Half of the employers surveyed said they suffered from some degree of labour shortage. Koskela argues that employers should start actively looking for a solution to their labour shortages among for those who do not speak fluent Finnish.
"For some, internationalisation is already familiar, but a surprisingly large group has not identified an international workforce as a solution to their shortage of skilled employees at all," says Barona's CEO Lassi Määttä.
There are ways to overcome the language barrier available to both sides.
"It's not that difficult. Of course, there are many steps to be taken before employment, but help is available for all stages and problems can be solved," Koskela points out.
Officials recognise key problems
For larger companies, bureaucracy and residence permits are the biggest issues in tapping into international labour, says Laura Lindeman, chief specialist and team leader at Finland's Ministry of Employment and the Economy.
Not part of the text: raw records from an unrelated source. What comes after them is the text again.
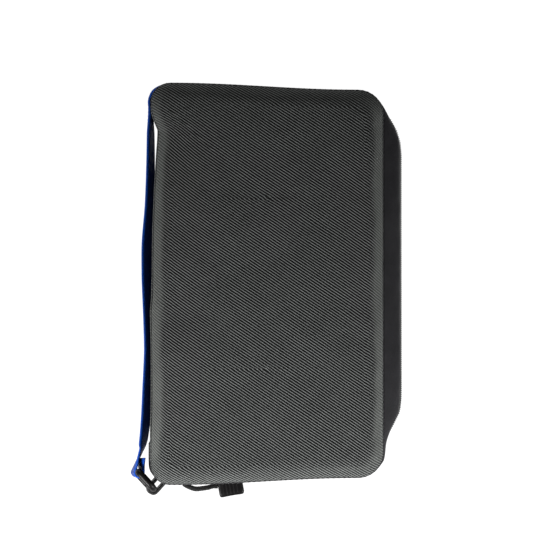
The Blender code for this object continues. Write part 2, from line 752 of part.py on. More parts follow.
def pull_tab(name, size, place, look):
    """A moulded grip with rounded edges and a shallow waist, its length along X."""
    half_l, half_w, half_t = (value / 2 for value in size)
    plan = [(-half_l, -half_w * 0.72), (-half_l + 0.002, -half_w), (0.0, -half_w * 0.94),
            (half_l - 0.002, -half_w), (half_l, -half_w * 0.8), (half_l, half_w * 0.8),
            (half_l - 0.002, half_w), (0.0, half_w * 0.94), (-half_l + 0.002, half_w),
            (-half_l, half_w * 0.72)]
    made = flat_solid(name, [plan], -half_t, half_t, look)
    rounded_edges(made, half_t * 0.45, 2, 40.0)
    made.location = place
    return made


def pivot(name, place, parent=None, turn=None):
    """An empty on the axis of a moving group."""
    made = bpy.data.objects.new(name, None)
    PARTS.objects.link(made)
    if turn is not None:
        made.matrix_world = Matrix.Translation(place) @ turn.to_4x4()
    else:
        made.location = place
    if parent is not None:
        made.parent = parent
    return made


def hang(items, carrier, axis=None):
    """Parent items, modelled in the case's frame, to an empty that lies at axis."""
    for item in items:
        item.parent = carrier
        if axis is not None:
            item.matrix_parent_inverse = Matrix.Translation(-Vector(axis))


def main_zip_pull(case):
    """The slider at the closed end of the main zip, and its cord pull hanging to the table."""
    chain_y = -ZIP_HALF_LENGTH
    turn = Matrix(((1, 0, 0), (0, 0, -1), (0, 1, 0)))
    carrier = pivot("main_slider_run", Vector((MAIN_SLIDER_X, chain_y, MID_Z)), case, turn)
    body = slider_body("main_slider", COIL_DEPTH, METAL, lid_open=True)
    body.parent = carrier
    hinge = Vector((MAIN_SLIDER_X, chain_y - bridge_height(COIL_DEPTH), MID_Z))
    pull = pivot("main_pull_hinge", hinge, case)
    link = pull_link("main_pull_link", METAL)
    link.parent = pull
    link.rotation_euler = (math.radians(90), 0.0, -MAIN_LINK_ANGLE)
    reach = LINK_LENGTH - LINK_WIRE / 2 + FIT
    tip = hinge + Vector((math.cos(MAIN_LINK_ANGLE), -math.sin(MAIN_LINK_ANGLE), 0)) * reach
    tab_place = Vector((hinge.x + MAIN_TAB_RUN, hinge.y - MAIN_TAB_OUT, PULL_TAB[2] / 2 + TABLE_GAP))
    end = tab_place + Vector((-PULL_TAB[0] / 2 - FIT, 0, 0))
    fall = tip.z - end.z
    route = [tip, tip + Vector((0.0032, -0.0020, -fall * 0.03)),
             tip + Vector((0.0082, -0.0046, -fall * 0.27)), tip + Vector((0.0129, -0.0055, -fall * 0.63)),
             tip + Vector((0.0172, -0.0057, -fall * 0.90)), end + Vector((-0.0035, 0, 0)), end]
    cord = rod("main_pull_cord", smooth_route(route, 0.005), PULL_CORD / 2, BLACK)
    tab = pull_tab("main_pull_tab", PULL_TAB, tab_place, MOULDED)
    hang([cord, tab], pull, hinge)


def pocket_zip_pull(case):
    """The slider at the top end of the pocket zip, its pull lying in the groove beside it."""
    turn = Matrix(((0, -1, 0), (-1, 0, 0), (0, 0, -1)))
    place = Vector((0.0, POCKET_SLIDER_Y, POCKET_ZIP_Z))
    carrier = pivot("pocket_slider_run", place, case, turn)
    body = slider_body("pocket_slider", POCKET_COIL_DEPTH, METAL, lid_open=False)
    body.parent = carrier
    hinge = place - Vector((0, 0, bridge_height(POCKET_COIL_DEPTH)))
    pull = pivot("pocket_pull_hinge", hinge, case)
    link = pull_link("pocket_pull_link", METAL)
    link.parent = pull
    link.rotation_euler = (0.0, 0.0, math.radians(-90))
    reach = LINK_LENGTH - LINK_WIRE / 2 + FIT
    level = PULL_CORD / 2 + FIT
    start = Vector((0, hinge.y - reach, level))
    end = start + Vector((POCKET_TAB_X, -POCKET_CORD_LENGTH, 0))
    route = [start, start.lerp(end, 0.3) + Vector((0.0010, 0, 0)),
             start.lerp(end, 0.7) + Vector((-0.0008, 0, 0)), end]
    cord = rod("pocket_pull_cord", smooth_route(route, 0.006), PULL_CORD / 2, BLACK)
    tab_place = end - Vector((0, POCKET_TAB[0] / 2 + FIT, 0))
    tab_place.z = POCKET_TAB[2] / 2 + TABLE_GAP
    tab = pull_tab("pocket_pull_tab", POCKET_TAB, Vector(), MOULDED)
    tab.rotation_euler = (0.0, 0.0, math.radians(90))
    tab.location = tab_place
    hang([cord, tab], pull, hinge)


def build():
    case = pivot("case_frame", Vector((0, CASE_SHIFT_Y, 0)))
    block, x_bound, low, high = page_block()
    hang([*front_cover(), pocket_panel(), badge(), pocket_wall(), pocket_base(), *pocket_zip(),
          block, binding(x_bound, low, high)], case)
    lower_axis = Vector((-HALF_WIDTH, 0, SEAM_Z))
    spine_fold = pivot("spine_fold", lower_axis, case)
    hang([*spine(), carry_strap(), strap_ring(), ring_tab()], spine_fold, lower_axis)
    upper_axis = Vector((-HALF_WIDTH, 0, CASE_THICKNESS - SEAM_Z))
    cover_fold = pivot("cover_fold", upper_axis, case)
    hang(back_cover(), cover_fold, upper_axis)
    main_zip_pull(case)
    pocket_zip_pull(case)


build()
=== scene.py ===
"""The looks of a zipped, padded disc wallet that lies on its front, in metres, +Z up.

It follows the wallet as it is put together: the picture, the two cord pulls, the covers, the
gussets and their zip, the front pocket, the spine, the strap and its ring, and the inside.
"""

import itertools
import math

import bmesh
import bpy
import numpy as np
from mathutils import Matrix, Vector, noise


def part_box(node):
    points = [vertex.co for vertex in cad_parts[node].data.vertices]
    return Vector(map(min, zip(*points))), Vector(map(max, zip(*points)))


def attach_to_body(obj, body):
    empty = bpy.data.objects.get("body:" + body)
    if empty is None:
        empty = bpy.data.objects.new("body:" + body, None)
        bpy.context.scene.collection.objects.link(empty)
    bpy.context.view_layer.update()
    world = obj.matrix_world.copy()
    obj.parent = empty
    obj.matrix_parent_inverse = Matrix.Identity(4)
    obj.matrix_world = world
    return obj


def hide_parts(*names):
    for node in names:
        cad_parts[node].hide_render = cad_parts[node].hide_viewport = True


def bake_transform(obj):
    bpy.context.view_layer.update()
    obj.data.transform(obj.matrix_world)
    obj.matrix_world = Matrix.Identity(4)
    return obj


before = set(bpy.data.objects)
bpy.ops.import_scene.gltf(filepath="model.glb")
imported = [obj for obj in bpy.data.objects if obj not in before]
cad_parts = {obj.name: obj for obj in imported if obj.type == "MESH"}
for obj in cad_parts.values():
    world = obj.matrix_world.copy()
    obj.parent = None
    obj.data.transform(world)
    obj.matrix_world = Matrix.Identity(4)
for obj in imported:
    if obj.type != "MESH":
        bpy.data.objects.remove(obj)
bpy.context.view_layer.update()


# The picture
# The wallet lies on a white table and is seen straight from above, from a metre over its upper
# cover. Soft light comes from all round, and more of it from the near left.
CAMERA_PLACE = (-0.00036, 0.01697, 1.048)
CAMERA_LENS = 95
FLOOR_SIZE = 6.0
FLOOR_DROP = 0.0002
WHITE = (1.0, 1.0, 1.0)
FLOOR_SHADE = (0.80, 0.80, 0.80)
SKY_LIGHT = 0.14
LAMPS = (("near_left", 2.6, (-0.26, -0.36, 0.26)), ("near_right", 2.4, (0.30, -0.36, 0.26)),
         ("far_end", 0.7, (-0.16, 0.60, 0.14)))
LAMP_SIZE = 0.12
FLOOR_GLOW = 1.2
FLOOR_GLOW_SHARE = 0.82


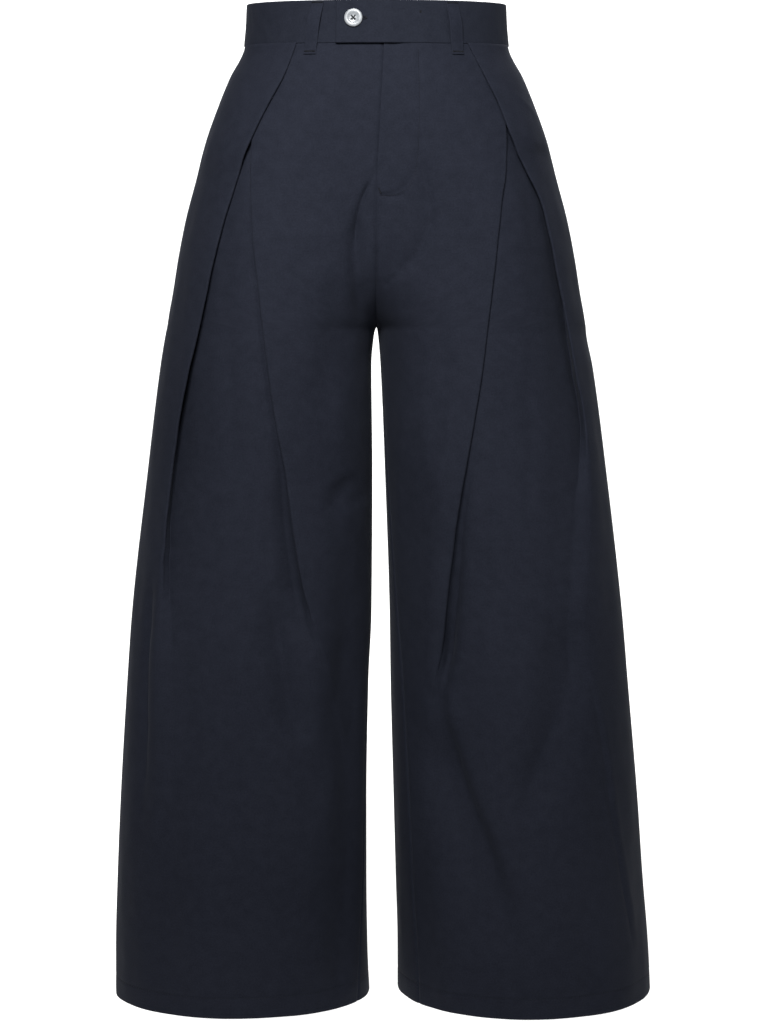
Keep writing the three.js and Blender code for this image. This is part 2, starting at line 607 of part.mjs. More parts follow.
// Round button with four holes
function buttonGeometry() {
  const outline = new THREE.Shape().absarc(0, 0, BUTTON_RADIUS - BUTTON_BEVEL, 0, 2 * Math.PI);
  for (const [i, j] of [[1, 1], [-1, 1], [-1, -1], [1, -1]]) {
    const centre = new THREE.Vector2(i, j).setLength(BUTTON_HOLE_SPREAD);
    const corners = steps(0, 2 * Math.PI, 9).slice(1).map((turn) =>
      new THREE.Vector2(BUTTON_HOLE, 0).rotateAround(new THREE.Vector2(), -turn).add(centre),
    );
    outline.holes.push(new THREE.Path(corners));
  }
  const geometry = new THREE.ExtrudeGeometry(outline, {
    depth: BUTTON_THICK - 2 * BUTTON_BEVEL,
    bevelThickness: BUTTON_BEVEL,
    bevelSize: BUTTON_BEVEL,
    bevelSegments: 1,
    curveSegments: 12,
  });
  return geometry.translate(0, 0, BUTTON_BEVEL);
}

const cloth = new THREE.MeshStandardMaterial({ color: CLOTH_COLOUR, roughness: 0.82, metalness: 0 });
const band = new THREE.MeshStandardMaterial({ color: BAND_COLOUR, roughness: 0.8, metalness: 0 });
const tape = new THREE.MeshStandardMaterial({ color: ZIP_COLOUR, roughness: 0.6, metalness: 0.1 });
const plastic = new THREE.MeshStandardMaterial({ color: BUTTON_COLOUR, roughness: 0.35, metalness: 0 });

const trousers = new THREE.Group();

function add(name, geometry, material) {
  const mesh = new THREE.Mesh(geometry, material);
  mesh.name = name;
  trousers.add(mesh);
  return mesh;
}

for (const half of ["right", "left"]) {
  add("front_" + half, frontGeometry(half), cloth);
  add("back_" + half, backGeometry(half), cloth);
  add("waistband_" + half, bandGeometry(half), band);
}
add("fly_shield", shieldGeometry(), cloth);
add("zip", zipGeometry(), tape);

// Belt loops: distances from the centre plane at their top and bottom ends
const LOOPS = [
  { name: "front_right", half: "right", top: 56.5, bottom: 65, behind: false },
  { name: "front_left", half: "left", top: 73.5, bottom: 80, behind: false },
  { name: "side_right", half: "right", top: 96, bottom: 99, behind: true },
  { name: "side_left", half: "left", top: 96, bottom: 99, behind: true },
  { name: "back", half: "left", top: 0, bottom: 0, behind: true },
];
for (const loop of LOOPS) add("belt_loop_" + loop.name, loopGeometry(loop), cloth);

const button = add("button", buttonGeometry(), plastic);
const buttonAngle = angleAt("left", BUTTON_Z, BUTTON_X);
const buttonSeat = 1.5 * BAND_WALL + 2 * SEAM_GAP;
const buttonHeight = BUTTON_Z + WAIST_TILT * HIPS[0].front;
const bandSpot = (turn, rise) => ringPoint("left", buttonHeight + rise, buttonAngle + turn, 0);
const bandNormal = new THREE.Vector3().crossVectors(
  bandSpot(0, -1).sub(bandSpot(0, 1)),
  bandSpot(1, 0).sub(bandSpot(-1, 0)),
);
button.position.copy(bandSpot(0, 0)).addScaledVector(bandNormal.normalize(), buttonSeat);
button.quaternion.setFromUnitVectors(new THREE.Vector3(0, 0, 1), bandNormal);

export default trousers;
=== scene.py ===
"""Wide-leg trousers as worn: cloth, band, fly, loops, button, thread and their finishes.

Lengths are millimetres up to the meshes, which are written in metres. +Z is up, the front
faces -Y, and the origin is the middle of the waist opening, half way up the band. Left and
right are the wearer's own, so +X is the left.
"""
import logging
import math
from dataclasses import dataclass
from enum import Enum
from typing import Sequence

import bpy
import numpy as np
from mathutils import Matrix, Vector
from numpy.typing import NDArray


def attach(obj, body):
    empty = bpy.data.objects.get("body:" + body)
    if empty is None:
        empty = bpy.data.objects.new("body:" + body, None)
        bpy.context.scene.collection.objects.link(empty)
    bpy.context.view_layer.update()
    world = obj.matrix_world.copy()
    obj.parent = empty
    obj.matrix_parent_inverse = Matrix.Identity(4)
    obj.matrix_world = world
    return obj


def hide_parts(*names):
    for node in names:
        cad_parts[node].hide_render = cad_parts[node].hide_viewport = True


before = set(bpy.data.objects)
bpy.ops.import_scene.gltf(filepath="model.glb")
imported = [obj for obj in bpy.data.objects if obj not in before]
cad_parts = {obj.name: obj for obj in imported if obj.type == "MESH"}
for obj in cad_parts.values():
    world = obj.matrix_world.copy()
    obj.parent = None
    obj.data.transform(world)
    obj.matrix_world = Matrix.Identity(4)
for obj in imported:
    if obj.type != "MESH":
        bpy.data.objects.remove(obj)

Array = NDArray[np.float64]
Colour = tuple[float, float, float]
Place = tuple[float, float, float]
Points2 = Sequence[tuple[float, float]]

MM = 0.001
BODY = "root"
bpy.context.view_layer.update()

log = logging.getLogger("trousers")


class Half(Enum):
    """The wearer's right or left half. The value is the sign of X there."""

    RIGHT = -1
    LEFT = 1

    @property
    def label(self) -> str:
        """The half's name inside the names of nodes and pieces."""
        return self.name.lower()


# Curves and tables


def ease(x: Array | float, low: Array | float, high: Array | float) -> Array:
    """Smooth step: 0 up to low, 1 from high, and 3t^2 - 2t^3 between.

    Args:
        x: values to ease.
        low: where the step starts.
        high: where it ends.

    Returns:
        The eased values, from 0 to 1.
    """
    span = np.asarray(high, float) - np.asarray(low, float)
    span = np.where(np.abs(span) < 1e-9, 1e-9, span)
    t = np.clip((np.asarray(x, float) - low) / span, 0.0, 1.0)
    return t * t * (3.0 - 2.0 * t)


def mix(a: Array | float, b: Array | float, t: Array | float) -> Array:
    """The value that lies a share t of the way from a to b."""
    return np.asarray(a, float) + (np.asarray(b, float) - a) * t


def between(a: Array, b: Array, count: int, first: bool = True) -> Array:
    """Equal steps from a to b in every row.

    Args:
        a: one start a row, as a column.
        b: one end a row, as a column.
        count: steps with both ends counted.
        first: False leaves the start out.

    Returns:
        One row of values for each start.
    """
    return a + (b - a) * np.linspace(0.0, 1.0, count)[0 if first else 1 :]


def unit(vectors: Array) -> Array:
    """Vectors brought to a length of one."""
    return vectors / np.maximum(np.linalg.norm(vectors, axis=-1, keepdims=True), 1e-9)


def square_to(vectors: Array, heading: Array) -> Array:
    """Unit vectors left when the part along a unit heading is taken out."""
    return unit(vectors - (vectors * heading).sum(-1, keepdims=True) * heading)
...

Additionally, employment for a spouse and children’s schooling have to be considered. Companies find it difficult to exercise any influence in these matters, Lindeman adds.
She also points to language as a challenge for many employers. If a company or organisation uses only only Swedish and/or Finnish on the job, it can be difficult to hire an English-speaking employee who doesn't speak the main working language. So, either the working language needs to be changed or a significant investment should be made in language training for the newcomer.
"There are also very human fears about how it affects conversations in the coffee break room," Lindeman concedes.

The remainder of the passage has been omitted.